Ese día de septiembre
Todo el mundo recuerda lo que hacía ese día. Y todo el mundo recuerda que fue un día de horror, salpicado por el asesinato brutal de miles de personas, cuya sangre se derramó en nombre de una de las ideologías totalitarias más temibles de la historia. Como si Hitler hubiera vuelto a teñir de sangre las entrañas del mundo. Como si el horror de Stalin hubiera resucitado. De golpe aquellas difusas amenazas que nos llegaban al comedor de casa en forma de noticias despistadas se convertían en algo cercano. Nos atacaban a nosotros, como si los múltiples atentados anteriores no hubieran sido avisos suficientes.

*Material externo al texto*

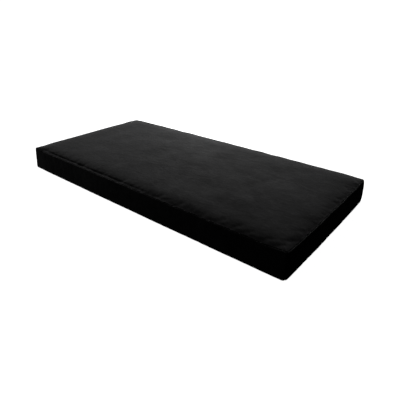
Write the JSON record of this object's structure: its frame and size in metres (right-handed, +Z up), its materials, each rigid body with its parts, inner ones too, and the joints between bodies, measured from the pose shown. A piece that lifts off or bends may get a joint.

Habían matado en Buenos Aires, en Kenia, en Turquía, en las montañas de Chechenia, en los bosques de Filipinas, en los autobuses de Jerusalén, pero todo eso era ajeno y lejano. Además, como buenos occidentales con permanente mala conciencia, todo lo achacábamos a nuestras propias maldades, y si mataban aquí o acullá debía ser por la culpa de alguna democracia perversa. Por supuesto, los atentados en los restaurantes, las bodas y las calles de Israel tenían una explicación biempensante, no en vano los judíos han sido los culpables históricos de todos los males. No se nos ocurría pensar que una cosa es defender una causa y otra llenar de metralla el cuerpo de un joven y enviarlo al asesinato masivo. ¿No había algo en esa ideología de inmolación que fuera malvado, perverso, fascista? Y si los atentados se producían más allá, no hacíamos caso porque las causas lejanas ni nos interesan, ni nos incumben. Nunca quisimos ver que todo estaba conectado. Nunca… hasta que llegó el 11-S.
De golpe unos tipos tomaban unos aviones de pasajeros, los empotraban en unos rascacielos y la muerte masiva caía del cielo. Su tecnología, sus maneras, su vestir eran del siglo XXI, pero la ideología de muerte que los animaba conectaba sus almas con el siglo VIII y fue así, de esa inhóspita forma, como nos dimos de bruces con el mal. Lo tenía todo del nihilismo más mortífero, el amor a la muerte, el desprecio a toda forma de vida, el rechazo a la libertad… Pero al mismo tiempo se conectaba con Dios, y la mezcla de nihilismo y teocracia convertía esa nueva ideología en una auténtica máquina de matar. Fue así como empezó el siglo XXI, emulando las amenazas totalitarias del siglo XX.
Diez años después no estamos mejor. Por supuesto la lucha contra el terrorismo islamista ha mejorado, pero los retos han aumentado, el fanatismo ha crecido, nadie ha parado su financiación y en las jóvenes revoluciones árabes triunfan los islamistas. Quizás matan menos, pero hoy hay más militantes radicales que ayer, muchos de ellos en el corazón mismo de Occidente. Diez años después sólo nos queda decir que venceremos. Porque, como dijo Camus, toda la historia de la humanidad se reduce a la lucha por la libertad. Y de eso hablamos, de defender la libertad.